• **Problem to solve**: Return the listing word for word, as given.

• **Material provided**:
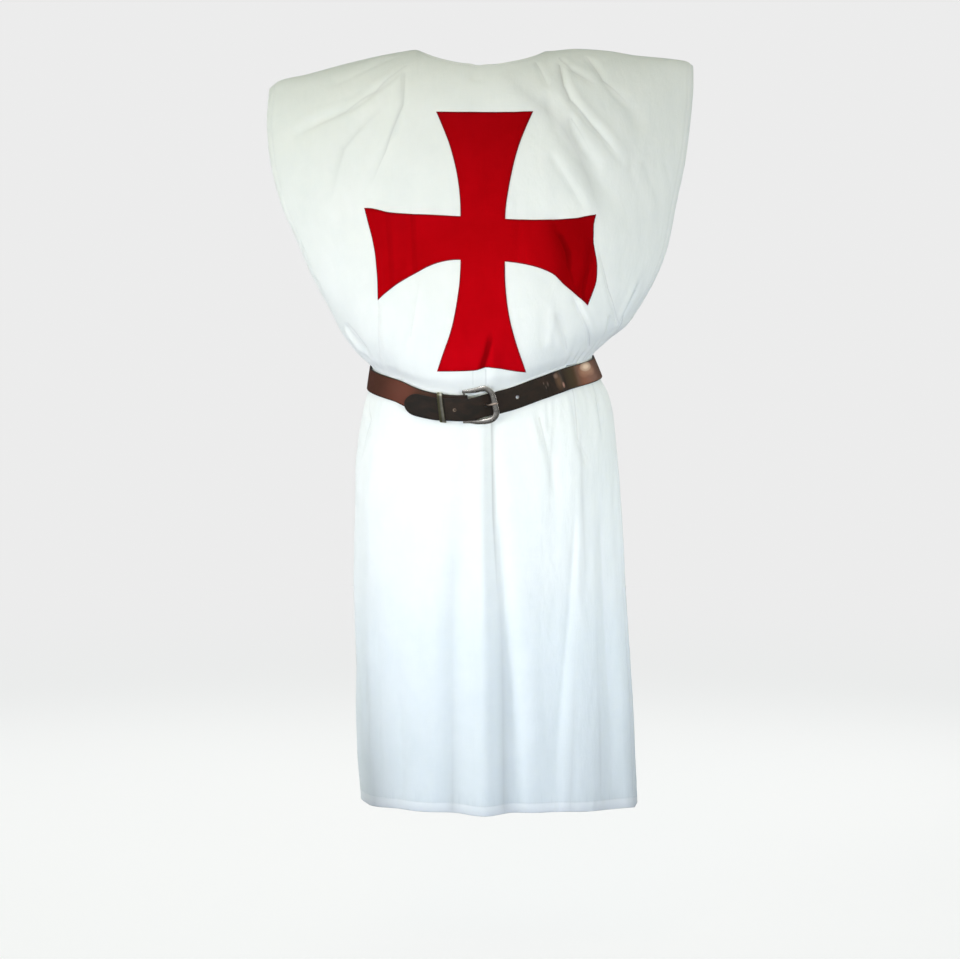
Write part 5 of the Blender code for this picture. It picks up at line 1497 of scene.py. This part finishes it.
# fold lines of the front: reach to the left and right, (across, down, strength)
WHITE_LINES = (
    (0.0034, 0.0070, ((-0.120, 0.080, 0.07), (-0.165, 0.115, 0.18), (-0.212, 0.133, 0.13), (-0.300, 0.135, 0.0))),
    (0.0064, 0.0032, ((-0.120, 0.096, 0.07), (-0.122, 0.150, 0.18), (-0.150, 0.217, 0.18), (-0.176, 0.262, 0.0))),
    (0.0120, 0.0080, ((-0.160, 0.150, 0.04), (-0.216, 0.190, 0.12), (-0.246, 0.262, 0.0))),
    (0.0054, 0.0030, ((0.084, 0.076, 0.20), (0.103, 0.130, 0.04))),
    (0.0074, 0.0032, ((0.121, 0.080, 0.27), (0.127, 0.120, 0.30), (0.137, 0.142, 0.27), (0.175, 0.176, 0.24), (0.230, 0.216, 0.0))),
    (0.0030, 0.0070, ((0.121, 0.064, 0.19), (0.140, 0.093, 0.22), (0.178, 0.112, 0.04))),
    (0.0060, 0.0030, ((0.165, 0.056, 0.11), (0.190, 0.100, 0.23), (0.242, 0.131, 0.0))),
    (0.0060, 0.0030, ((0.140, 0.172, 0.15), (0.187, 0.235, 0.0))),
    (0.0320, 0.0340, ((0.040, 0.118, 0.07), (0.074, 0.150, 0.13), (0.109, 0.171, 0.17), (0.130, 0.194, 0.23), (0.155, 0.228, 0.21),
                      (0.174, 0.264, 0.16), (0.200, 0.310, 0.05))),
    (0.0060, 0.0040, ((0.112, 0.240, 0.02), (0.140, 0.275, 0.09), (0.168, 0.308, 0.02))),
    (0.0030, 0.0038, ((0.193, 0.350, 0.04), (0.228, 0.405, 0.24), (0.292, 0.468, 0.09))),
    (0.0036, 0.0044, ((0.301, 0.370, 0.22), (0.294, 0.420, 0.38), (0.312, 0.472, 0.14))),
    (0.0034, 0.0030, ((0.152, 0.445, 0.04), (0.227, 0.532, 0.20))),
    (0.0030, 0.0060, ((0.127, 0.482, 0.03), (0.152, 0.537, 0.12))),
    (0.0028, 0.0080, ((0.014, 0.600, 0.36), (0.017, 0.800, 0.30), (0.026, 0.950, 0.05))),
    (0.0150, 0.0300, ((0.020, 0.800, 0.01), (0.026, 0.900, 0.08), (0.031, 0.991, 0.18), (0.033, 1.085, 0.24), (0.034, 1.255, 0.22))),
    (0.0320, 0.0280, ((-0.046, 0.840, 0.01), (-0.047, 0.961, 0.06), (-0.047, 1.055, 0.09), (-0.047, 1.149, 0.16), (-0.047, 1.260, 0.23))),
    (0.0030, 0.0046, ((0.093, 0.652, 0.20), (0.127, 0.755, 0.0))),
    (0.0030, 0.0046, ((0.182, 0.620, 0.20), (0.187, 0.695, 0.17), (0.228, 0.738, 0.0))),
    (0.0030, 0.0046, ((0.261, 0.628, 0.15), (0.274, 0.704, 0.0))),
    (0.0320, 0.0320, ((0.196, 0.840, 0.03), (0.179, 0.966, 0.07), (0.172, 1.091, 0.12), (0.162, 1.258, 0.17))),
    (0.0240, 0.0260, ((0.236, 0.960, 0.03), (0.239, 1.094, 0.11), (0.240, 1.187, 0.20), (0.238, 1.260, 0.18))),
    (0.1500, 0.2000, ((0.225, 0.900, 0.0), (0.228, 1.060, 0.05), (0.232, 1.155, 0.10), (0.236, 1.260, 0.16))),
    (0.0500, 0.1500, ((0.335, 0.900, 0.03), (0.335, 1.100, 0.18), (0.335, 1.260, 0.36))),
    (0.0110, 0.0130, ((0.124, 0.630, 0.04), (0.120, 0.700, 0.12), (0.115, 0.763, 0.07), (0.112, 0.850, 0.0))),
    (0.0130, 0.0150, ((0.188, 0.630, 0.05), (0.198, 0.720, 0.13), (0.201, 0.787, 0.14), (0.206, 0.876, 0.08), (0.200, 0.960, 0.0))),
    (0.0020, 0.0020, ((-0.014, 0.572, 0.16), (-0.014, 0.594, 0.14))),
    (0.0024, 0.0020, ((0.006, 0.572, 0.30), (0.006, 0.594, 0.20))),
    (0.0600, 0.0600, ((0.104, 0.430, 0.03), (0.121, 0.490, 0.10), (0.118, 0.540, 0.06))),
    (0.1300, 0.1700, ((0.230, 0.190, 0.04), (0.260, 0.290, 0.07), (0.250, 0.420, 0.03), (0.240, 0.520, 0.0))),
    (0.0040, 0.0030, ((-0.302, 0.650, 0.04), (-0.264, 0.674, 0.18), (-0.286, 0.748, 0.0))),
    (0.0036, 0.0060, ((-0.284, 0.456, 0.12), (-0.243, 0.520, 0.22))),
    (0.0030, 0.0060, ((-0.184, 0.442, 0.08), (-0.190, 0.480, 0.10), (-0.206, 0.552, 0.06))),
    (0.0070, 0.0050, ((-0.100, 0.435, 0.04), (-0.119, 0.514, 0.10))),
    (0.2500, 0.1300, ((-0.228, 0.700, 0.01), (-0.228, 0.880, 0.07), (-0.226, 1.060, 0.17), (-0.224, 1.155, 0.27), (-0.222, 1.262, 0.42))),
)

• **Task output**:
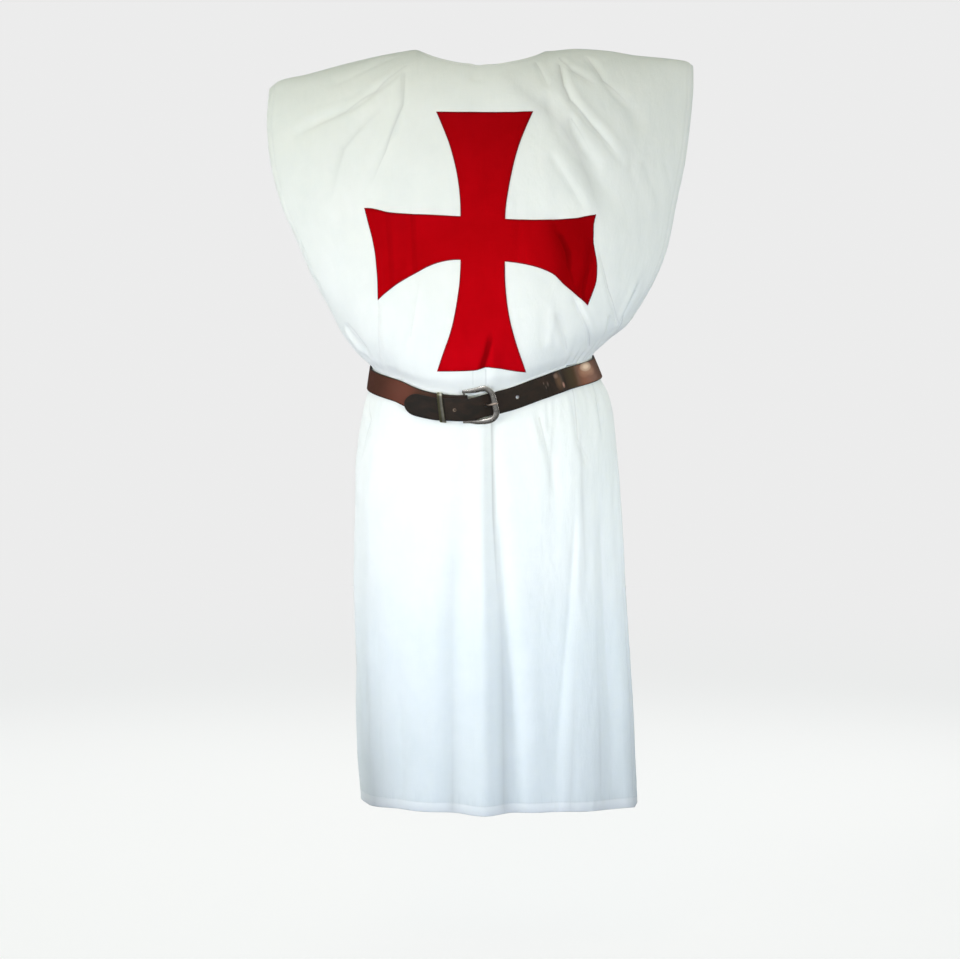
Write part 5 of the Blender code for this picture. It picks up at line 1497 of scene.py. This part finishes it.
# fold lines of the front: reach to the left and right, (across, down, strength)
WHITE_LINES = (
    (0.0034, 0.0070, ((-0.120, 0.080, 0.07), (-0.165, 0.115, 0.18), (-0.212, 0.133, 0.13), (-0.300, 0.135, 0.0))),
    (0.0064, 0.0032, ((-0.120, 0.096, 0.07), (-0.122, 0.150, 0.18), (-0.150, 0.217, 0.18), (-0.176, 0.262, 0.0))),
    (0.0120, 0.0080, ((-0.160, 0.150, 0.04), (-0.216, 0.190, 0.12), (-0.246, 0.262, 0.0))),
    (0.0054, 0.0030, ((0.084, 0.076, 0.20), (0.103, 0.130, 0.04))),
    (0.0074, 0.0032, ((0.121, 0.080, 0.27), (0.127, 0.120, 0.30), (0.137, 0.142, 0.27), (0.175, 0.176, 0.24), (0.230, 0.216, 0.0))),
    (0.0030, 0.0070, ((0.121, 0.064, 0.19), (0.140, 0.093, 0.22), (0.178, 0.112, 0.04))),
    (0.0060, 0.0030, ((0.165, 0.056, 0.11), (0.190, 0.100, 0.23), (0.242, 0.131, 0.0))),
    (0.0060, 0.0030, ((0.140, 0.172, 0.15), (0.187, 0.235, 0.0))),
    (0.0320, 0.0340, ((0.040, 0.118, 0.07), (0.074, 0.150, 0.13), (0.109, 0.171, 0.17), (0.130, 0.194, 0.23), (0.155, 0.228, 0.21),
                      (0.174, 0.264, 0.16), (0.200, 0.310, 0.05))),
    (0.0060, 0.0040, ((0.112, 0.240, 0.02), (0.140, 0.275, 0.09), (0.168, 0.308, 0.02))),
    (0.0030, 0.0038, ((0.193, 0.350, 0.04), (0.228, 0.405, 0.24), (0.292, 0.468, 0.09))),
    (0.0036, 0.0044, ((0.301, 0.370, 0.22), (0.294, 0.420, 0.38), (0.312, 0.472, 0.14))),
    (0.0034, 0.0030, ((0.152, 0.445, 0.04), (0.227, 0.532, 0.20))),
    (0.0030, 0.0060, ((0.127, 0.482, 0.03), (0.152, 0.537, 0.12))),
    (0.0028, 0.0080, ((0.014, 0.600, 0.36), (0.017, 0.800, 0.30), (0.026, 0.950, 0.05))),
    (0.0150, 0.0300, ((0.020, 0.800, 0.01), (0.026, 0.900, 0.08), (0.031, 0.991, 0.18), (0.033, 1.085, 0.24), (0.034, 1.255, 0.22))),
    (0.0320, 0.0280, ((-0.046, 0.840, 0.01), (-0.047, 0.961, 0.06), (-0.047, 1.055, 0.09), (-0.047, 1.149, 0.16), (-0.047, 1.260, 0.23))),
    (0.0030, 0.0046, ((0.093, 0.652, 0.20), (0.127, 0.755, 0.0))),
    (0.0030, 0.0046, ((0.182, 0.620, 0.20), (0.187, 0.695, 0.17), (0.228, 0.738, 0.0))),
    (0.0030, 0.0046, ((0.261, 0.628, 0.15), (0.274, 0.704, 0.0))),
    (0.0320, 0.0320, ((0.196, 0.840, 0.03), (0.179, 0.966, 0.07), (0.172, 1.091, 0.12), (0.162, 1.258, 0.17))),
    (0.0240, 0.0260, ((0.236, 0.960, 0.03), (0.239, 1.094, 0.11), (0.240, 1.187, 0.20), (0.238, 1.260, 0.18))),
    (0.1500, 0.2000, ((0.225, 0.900, 0.0), (0.228, 1.060, 0.05), (0.232, 1.155, 0.10), (0.236, 1.260, 0.16))),
    (0.0500, 0.1500, ((0.335, 0.900, 0.03), (0.335, 1.100, 0.18), (0.335, 1.260, 0.36))),
    (0.0110, 0.0130, ((0.124, 0.630, 0.04), (0.120, 0.700, 0.12), (0.115, 0.763, 0.07), (0.112, 0.850, 0.0))),
    (0.0130, 0.0150, ((0.188, 0.630, 0.05), (0.198, 0.720, 0.13), (0.201, 0.787, 0.14), (0.206, 0.876, 0.08), (0.200, 0.960, 0.0))),
    (0.0020, 0.0020, ((-0.014, 0.572, 0.16), (-0.014, 0.594, 0.14))),
    (0.0024, 0.0020, ((0.006, 0.572, 0.30), (0.006, 0.594, 0.20))),
    (0.0600, 0.0600, ((0.104, 0.430, 0.03), (0.121, 0.490, 0.10), (0.118, 0.540, 0.06))),
    (0.1300, 0.1700, ((0.230, 0.190, 0.04), (0.260, 0.290, 0.07), (0.250, 0.420, 0.03), (0.240, 0.520, 0.0))),
    (0.0040, 0.0030, ((-0.302, 0.650, 0.04), (-0.264, 0.674, 0.18), (-0.286, 0.748, 0.0))),
    (0.0036, 0.0060, ((-0.284, 0.456, 0.12), (-0.243, 0.520, 0.22))),
    (0.0030, 0.0060, ((-0.184, 0.442, 0.08), (-0.190, 0.480, 0.10), (-0.206, 0.552, 0.06))),
    (0.0070, 0.0050, ((-0.100, 0.435, 0.04), (-0.119, 0.514, 0.10))),
    (0.2500, 0.1300, ((-0.228, 0.700, 0.01), (-0.228, 0.880, 0.07), (-0.226, 1.060, 0.17), (-0.224, 1.155, 0.27), (-0.222, 1.262, 0.42))),
)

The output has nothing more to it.